I am able to export daily total KWh readings to CSV for right back to when I installed (1 July 2020). Which has been really insightful… , but when I try to do hourly and half hourly snaphots, the timeframes are limited… Is there something I am doing wrong on the graphing settings?

HOURLY:
I can only get a graph back to 1 Aug 2021 when I try to expand the timeframe, I get the following error when I click SHOW CSV, i get the following error and graph doesnt update…

HALF HOURLY:
I can only get a graph back to 1 Feb 2022 when I try to expand the timeframe, I get the following error when I click SHOW CSV, i get the following error and graph doesnt update…

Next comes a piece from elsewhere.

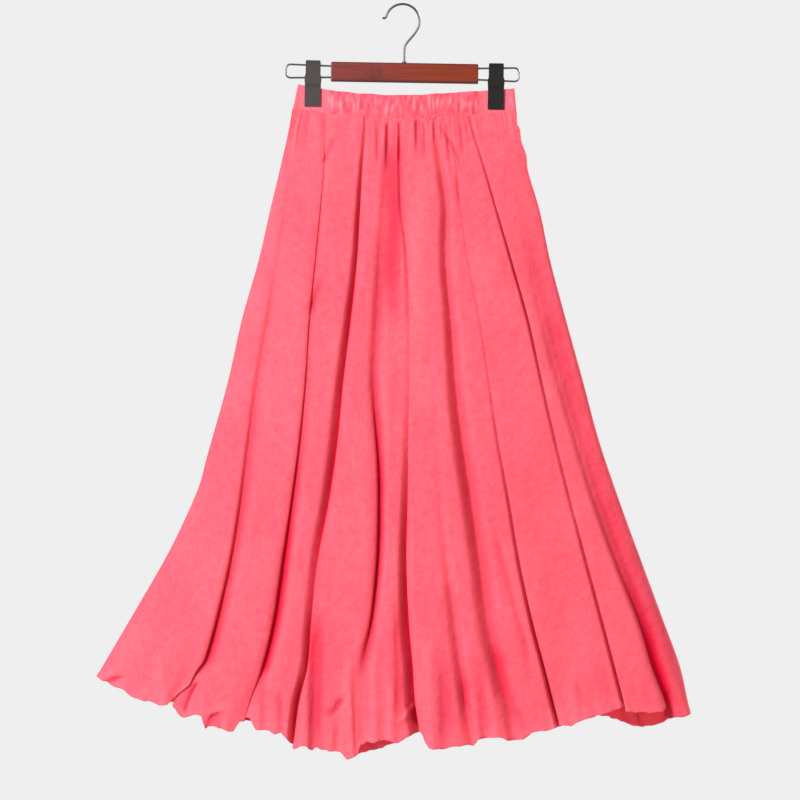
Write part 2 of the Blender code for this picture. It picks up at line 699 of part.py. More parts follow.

sol_lt_forecast.zip (481.8 KB)
Here you go - the zip contains

  • The Python scripts
  • example CSV’s that I generated to generate day profiles
  • A word file with a few notes I made as I did it
  • A spreadsheet - from before I had emonPI where I worked out my consumption by a range of plug in meters, reading them and moving them round, or hot water energy consumption from flow rates etc. Might give a bit of context.

I also could not work out how to extract daily data, as I recall I did it using the raw data (taking out in batches) and then using Pandas resample method to get daily data, although there is probably a way solution!

What I really would like is something where I can make a “API” call e.g. something like…

http://emonPI/get_data?start=2022-01-01T00:00&end=start=2022-06-30T00:00&freq=1D&method=average.

And I get back a CSV or JSON data stream

I have a few project ideas where this would help, but I don’t think it’s possible. If you ssh to the emonPI you can (I think) extract data directly from the database, so possibly something could be done this way but at the moment I don’t have the time to play with it (and I have managed to wipe the private key I use to access the emonPI!)

@Timbones, I agree on the recommendation for solar PV. But I’m in doubt for your recommendation for the battery. As it is not cheap, it takes away capacity from electric vehicles, you have charge and uncharge losses, there isn’t enough green electricity yet to store in big capacity (if you can’t consume it, your neigbours probably will), technology is a work in progress (eg. Vehicle2Grid will be better in a few years).

Personally I would advise that if you have the money: invest in renewable energy corporations or companies.